Fairies and fairy-lore frequent the works of Le Fanu. Faeries are a native element of Irish folklore. The Irish faeries are not, however, to be confused with modern perceptions of faeries or the Victorian idea of small, gracious winged creatures upon which modern perceptions are based. In Irish folklore, the term faeries is used collectively to describe a wide range of beings.

What can be generally said of faeries is that they are illusionists in that they may assume any form they desire; forms that may be beautiful or wretched. They may conjure up visions of entire worlds at their will, but their illusions have no real substance. Faeries live in a separate world of their own; the bridge between the faerie and human worlds is found on natural borders such as streams, fences or woodland edges. They will lure humans to pass over with the purpose to ensnare them and "mark" them with their magics so that the human becomes trapped between worlds. Once inside the realm of the faeries, human beings are outside time and may find that, if they escape, no time or many years have passed whilst they were with the faeries. The human beings which are lured into the world of the faeries are estranged from or entirely forget their human life, past and common sense. Faeries are particularly attracted to the young, the beautiful and the innocent. Faeries, more often than not, are treacherous. Faeries must, however abide by certain rules if they enter the human world, and it is by knowing these rules that humans may protect themselves from the potential danger that faeries represent.
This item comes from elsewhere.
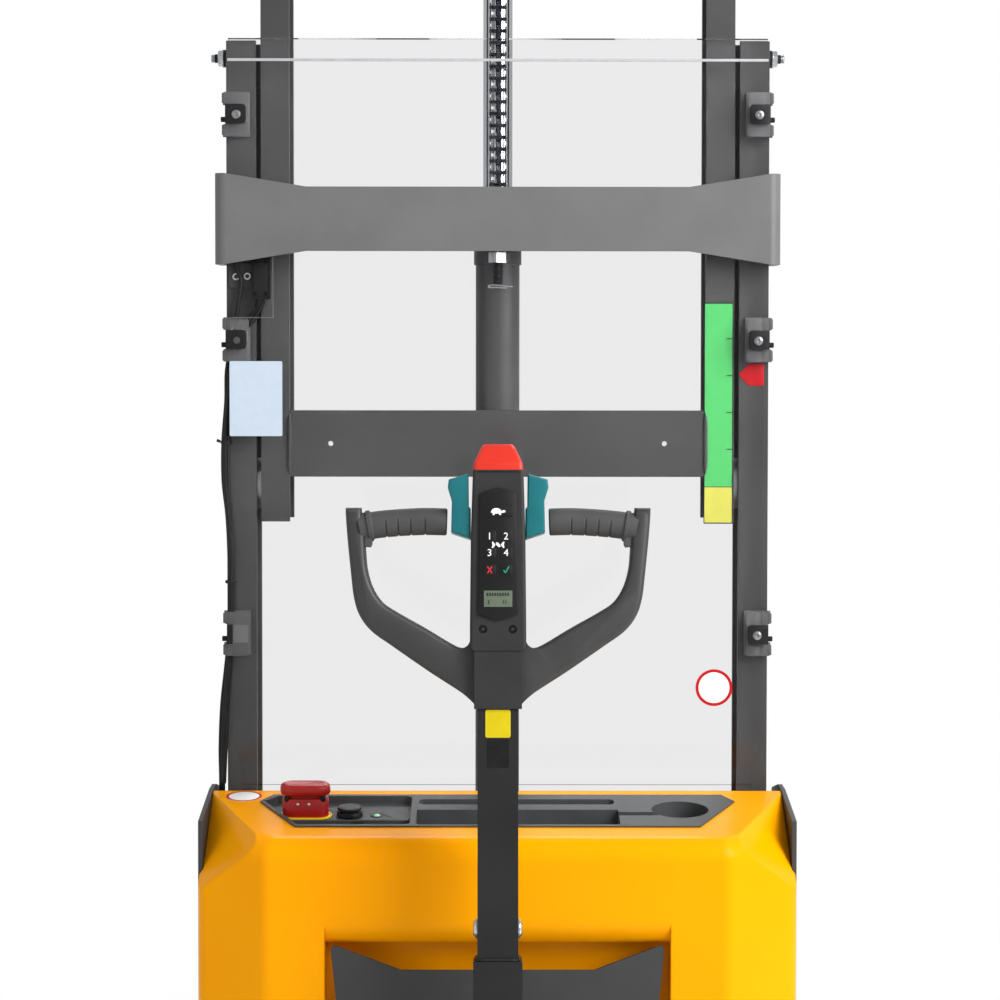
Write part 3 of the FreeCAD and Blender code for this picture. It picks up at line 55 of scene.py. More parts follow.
# Places are in millimetres as on the drawing: x across, y forward from the mast's rear face, z up.

mastFace = -0.43  # the mast's rear face in the frame, metres


def place(x, y, z):
    return Vector((x / 1000, y / 1000 + mastFace, z / 1000))


rearward = Vector((0, -1, 0))
tillerAxis = Vector((0, -0.834, 0.44))
tillerLean = math.radians(-8)
tillerFrame = Matrix.Translation(tillerAxis) @ Matrix.Rotation(tillerLean, 4, "X")


def onTiller(x, y, w):  # w runs up the tiller's tube from its pivot
    return tillerFrame @ Vector((x / 1000, y / 1000, w / 1000))


# Colour and nodes.

def toLinear(code):
    parts = [int(code[i:i + 2], 16) / 255 for i in (1, 3, 5)]
    return [c / 12.92 if c <= 0.04045 else ((c + 0.055) / 1.055) ** 2.4 for c in parts] + [1]


def addNode(tree, kind, settings=None, links=None):
    node = tree.nodes.new(kind)
    for key, value in (settings or {}).items():
        if key in node.inputs:
            node.inputs[key].default_value = value
        else:
            setattr(node, key, value)
    for key, socket in (links or {}).items():
        tree.links.new(socket, node.inputs[key])
    return node


def startMaterial(name, shader):
    material = bpy.data.materials.new(name)
    material.use_nodes = True
    tree = material.node_tree
    tree.nodes.clear()
    surface = addNode(tree, "ShaderNodeBsdfPrincipled", shader)
    addNode(tree, "ShaderNodeOutputMaterial", links={"Surface": surface.outputs[0]})
    where = addNode(tree, "ShaderNodeTexCoord").outputs["Object"]
    return material, tree, surface, where


def bumped(tree, surface, where, grain, strength, depth, rounding=0.0, detail=2.0):
    # grain is the size of one lump, depth its height and rounding that of the edges, in millimetres.
    noise = addNode(tree, "ShaderNodeTexNoise", {"Scale": 1000 / grain, "Detail": detail}, {"Vector": where})
    bump = addNode(tree, "ShaderNodeBump", {"Strength": strength, "Distance": depth / 1000},
                   {"Height": noise.outputs["Fac"]})
    if rounding:
        edge = addNode(tree, "ShaderNodeBevel", {"samples": 4, "Radius": rounding / 1000})
        tree.links.new(edge.outputs[0], bump.inputs["Normal"])
    tree.links.new(bump.outputs[0], surface.inputs["Normal"])


def grained(name, shader, mottle, detail, spread, colours, rough, bump, squeeze=None):
    # Colour drifts between two tones over mottle millimetres, and the roughness drifts with it.
    material, tree, surface, where = startMaterial(name, shader)
    along = where
    if squeeze:
        along = addNode(tree, "ShaderNodeMapping", {"Scale": squeeze}, {"Vector": where}).outputs[0]
    noise = addNode(tree, "ShaderNodeTexNoise", {"Scale": 1000 / mottle, "Detail": detail}, {"Vector": along})
    ramp = addNode(tree, "ShaderNodeValToRGB", links={"Fac": noise.outputs["Fac"]})
    for element, position, code in zip(ramp.color_ramp.elements, spread, colours):
        element.position = position
        element.color = toLinear(code)
    tree.links.new(ramp.outputs["Color"], surface.inputs["Base Color"])
    dull = addNode(tree, "ShaderNodeMapRange", {"To Min": rough[0], "To Max": rough[1]},
                   {"Value": noise.outputs["Fac"]})
    tree.links.new(dull.outputs[0], surface.inputs["Roughness"])
    bumped(tree, surface, where, *bump)
    return material


paint = {
    "grain": 2.2,        # orange peel, mm from lump to lump
    "mottle": 90,        # slow unevenness of the coat, mm
    "rounding": 1.2,     # edges softened by the coat, mm
    "mast": ("#404040", "#464646"),
    "yoke": ("#676767", "#6d6d6d"),
    # The clips' grey is lighter than the mast's: painted light, for the clips catching more light in front of the
    # guard.
    "clips": ("#525253", "#585859"),
    "tiller": ("#212121", "#262626"),
    "dark": ("#3c3c3d", "#424243"),
}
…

Within the faerie tradition, is the concept of the "faerie bride"; a person who has been enamoured, betrothed or even wed to one of the faerie folk, frequently without his or her knowledge or by means of trickery. The bride, or groom, is restricted by certain rules which, if broken, will lead to either losing their faerie love or their death. Another tradition is that of "changelings"; faerie children that have been switched with human children. Faeries covet humans, because they have a soul and the faeries have not, and their children, because faerie children are frail and weak.